Daily Business Report — May 6, 2011
The 2011 40 Under 40 Awards nomination period is in full swing. May 30 is the deadline for submitting nominations of people you believe are making substantial contributions to their community, their companies, organizations or institutions. You will find a nomination form on the front page of our Website (sandiegometro.com). Fill it out and submit. Editor’s Tip: Describe your nominee in depth. Give plenty of examples of major accomplishments.
Groups Seek Revitalization of El Cajon Boulevard Corridor
NewSchool of Architecture and Design’s Department of Architecture is partnering with the Rolando Community Council and the City Heights Business Association on design proposals for the revitalization of the El Cajon Boulevard corridor in downtown San Diego. Final designs will be presented as an option for revitalization efforts to the city of San Diego’s Redevelopment Agency. “Fourth-year undergraduate students select a neighborhood partner to work with on a yearlong project,” said Michael Stepner, faculty coordinator. “The neighborhood selection is based on requests from public agencies, nonprofit neighborhood organizations and community organizations.” The end result is an urban design master plan. This year students will work on four distinct projects. For one project, the Rolando Community Council requested the architectural school to look at the El Cajon Boulevard corridor and focus on several stalled redevelopment projects. The corridor links the University Heights, North Park, Normal Heights, Kensington, Talmadge and City Heights communities and features more than 900 businesses. The City Heights Business Association also asked the students to make a site visit. Students will propose a design for a “Little Saigon” district along the boulevard. The project will help build community support for the revitalization of the neighborhood, while helping to enhance the students’ design skills. All of the architectural students worked with the Citizens Coordinate for Century 3 waterfront committee, a collaboration of representatives from various design and advocacy organizations that works to show city officials how to improve the planning and design of the waterfront through examples of advocacy.

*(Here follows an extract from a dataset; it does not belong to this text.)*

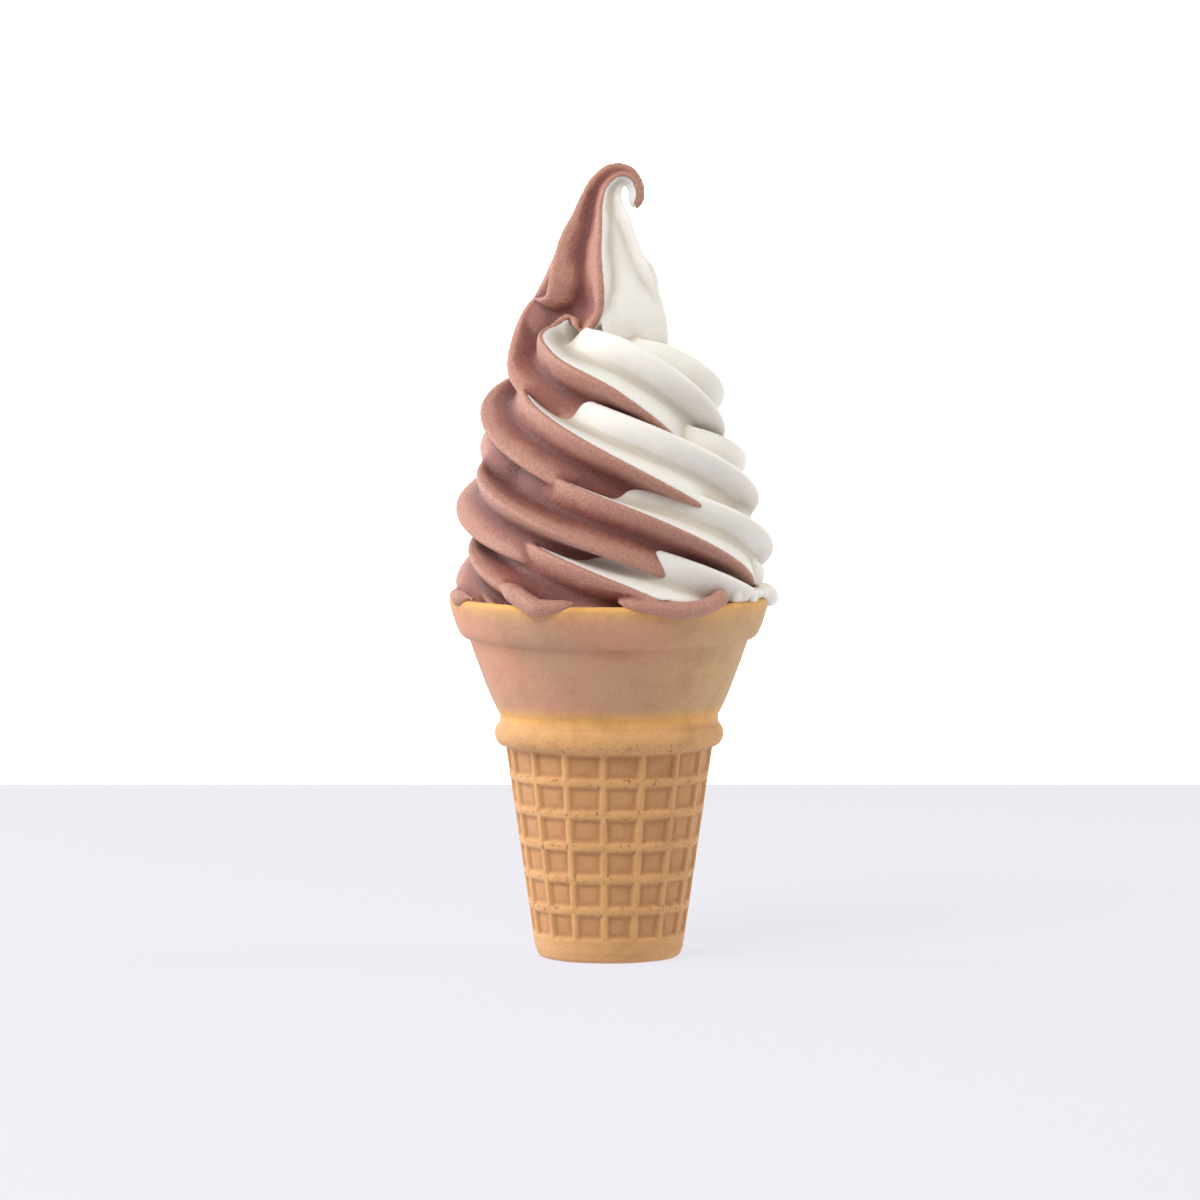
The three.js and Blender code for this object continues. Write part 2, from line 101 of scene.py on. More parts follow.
@dataclass
class Skin:
    """Points in millimetres, and the faces that join them."""

    points: Array
    faces: list[tuple[int, ...]]

    @staticmethod
    def loft(rows: Array) -> "Skin":
        """Make a closed tube through rows of points, each end capped at its middle.

        Args:
            rows: points as (row, place in the row, xyz).

        Returns:
            The closed skin.
        """
        count, across = rows.shape[:2]
        faces = []
        for i in range(count - 1):
            for j in range(across):
                a = i * across + j
                b = i * across + (j + 1) % across
                faces.append((a, b, b + across, a + across))
        low, high = count * across, count * across + 1
        last = (count - 1) * across
        for j in range(across):
            k = (j + 1) % across
            faces.append((low, k, j))
            faces.append((high, last + j, last + k))
        ends = np.stack([rows[0].mean(axis=0), rows[-1].mean(axis=0)])
        return Skin(np.concatenate([rows.reshape(-1, 3), ends]), faces)

    @staticmethod
    def joined(skins: list["Skin"]) -> "Skin":
        """Put several skins into one, without joining their surfaces."""
        faces: list[tuple[int, ...]] = []
        offset = 0
        for skin in skins:
            faces.extend(tuple(corner + offset for corner in face) for face in skin.faces)
            offset += len(skin.points)
        return Skin(np.concatenate([skin.points for skin in skins]), faces)

    def to_object(self, name: str) -> bpy.types.Object:
        """Make a Blender object of this skin, in metres, and link it to the scene."""
        mesh = bpy.data.meshes.new(name)
        mesh.from_pydata((self.points * MM).tolist(), [], self.faces)
        mesh.update()
        thing = bpy.data.objects.new(name, mesh)
        bpy.context.scene.collection.objects.link(thing)
        return thing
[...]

Cuyamaca College Names New President
Mark J. Zacovic, executive vice president of instruction and student services at Victor Valley Community College, has been named president of Cuyamaca College, effective July 1. Zacovic was selected from four finalists after a nationwide search was conducted and after a search team visited the Victor Valley campus. “I’m looking forward to working with all the faculty and staff at Cuyamaca College,” Zacovic said. “It’s an innovative college with many dedicated people and exciting programs.” A 26-year veteran of the California Community College system, Zacovic first served as the director of administrative services at Santa Barbara City College, where he also taught part-time in business administration for five years beginning in 1985. Zacovic has also served as the vice president of business services at Lake Tahoe Community College, interim president of Santiago Canyon College, vice chancellor of business operations and fiscal services at Rancho Santiago Community College District, and superintendent/president at Mt. San Jacinto Community College District.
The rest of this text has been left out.